Responses...
tboy said:
Mlam: thanks for your INFORMATIVE POST, see? that's the difference between SAYING you're wrong, and putting forth some evidence of it.
You are welcome. But seriously...why did you keep INSISTING you were right? You know, it is possible to be mistaken without absolute proof in a circumstance where you do not possess absolute proof either.
tboy said:
BTW: did you work for Catena networks? Sounds like it.......
Nope. Think bigger. Way bigger. And more Canadian. Though that fact amused many of us greatly, since the vast majority of the customers and employees were NOT in Canada. When I said "you never heard of" I meant my customer / client, not my employer.
tboy said:
and the "cross connect" as you say, seems to be the item I saw in the basement. It really didn't appear to be that complex just as on each floor, all the cables simply connected to a junction box (not all that different than a 3 way splitter) to a cable that ran down to the basement.
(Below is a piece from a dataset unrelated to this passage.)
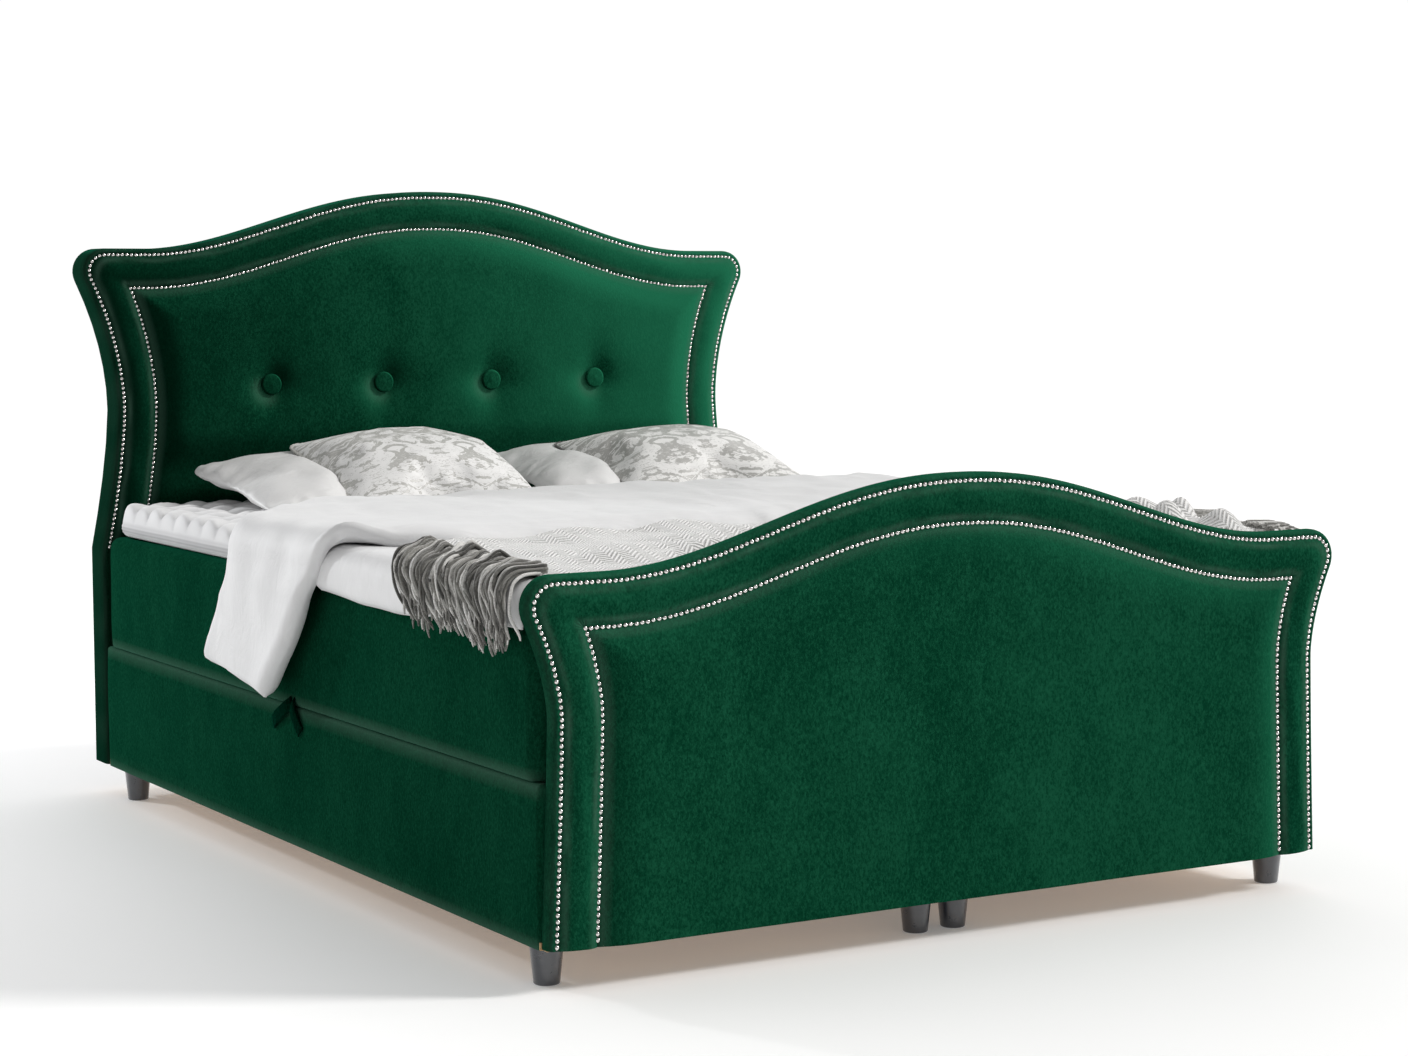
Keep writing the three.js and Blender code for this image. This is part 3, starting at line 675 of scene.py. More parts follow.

Now, in MY building of 76 units, there is NO way in HELL robbers would install a piece of equipment worth $50Gs. So, could that piece of equipment be installed elsewhere to service ALL the buildings in a certain area?
The answer to your question is "yes"...which is how single family home residential areas are served.
But your 76 unit building would not necessarily fall below the threshold. It would really depend on both the nature of the traffic / users in your building, and what else is around you. Say your building was an mildly older condo on the east side, where it might be surrounded by mostly single family homes and / or 3 flat - 6 unit brownstone type buildings. The sort of environment you find all the time just east and west of the immediate downtown core. Your building would be the only one around with a suitable environment (HVAC, Properly sized electrical, proper safe, secure and lockable space, etc.). Or...say your building was mixed use, with a hefty amount of SOHO (Small Office / Home Office). A lot of TERBites fall into this category based on things I have read....these type people are looking for commercial grade service, with upwards of 10Mbs of bandwidth clear channel (meaning not shared or dynamic). Put ten such folks in one building...add 50 people who are looking for 1 Mb of bandwidth on their high speed internet, give them all digital TV...and you are talking Gigs of traffic during peak times, easy.
tboy said:
Let me ask you something else: I was working on a house in Toronto. This house had 3 separate units. Due to configuration (and to remove a cable running up the main staircase to the unit on the second floor) I split the cable at the robbers box outside the building to the second floor unit. Inside the robbers box was nothing but a 3 way splitter and a large drum shaped filter. The cable came in from the street into this box. No router, no "cross connect" nothing but the splitter. Each unit had digital tv, net access, and VOIP capability.
Where was the cross connect or any other piece of equipment?
Some where up the street, in Rogers subterranean vault. Or...at the cloest shared POP (there are lots of "secret switch / computer rooms) in any metropolitan city that are shared by the various internet and telco providers for reasons just like this...very, very often competitors will lease floor space to each other also in existing POPs). The load you are describing isn't much...so it wouldn't warrant its own network gear. It was being shared with everyone else on the street...perhaps a few streets, depending on the neighborhood.
tboy said:
BTW: my computer has gone "down" once in 7 yrs and this was due to a faulty video card.
So you have had a screen freeze or the blue screen of death once in seven years?
Any moderately sophisticated computing device comes with hardware AND software. Your PC has an OS (windows or Linux or whatever), and each device you connect to it uses a "driver". The network elements I am speaking of also come with an OS....a VERY ROBUST and reliable OS (because blue screens are not acceptable). That is another reason why they cost so much....the development costs for the software....because you ain't gonna sell 50 million copies of it at Compuware...and oh yeah...it has to be able to be patched and upgraded seamlessly on the fly.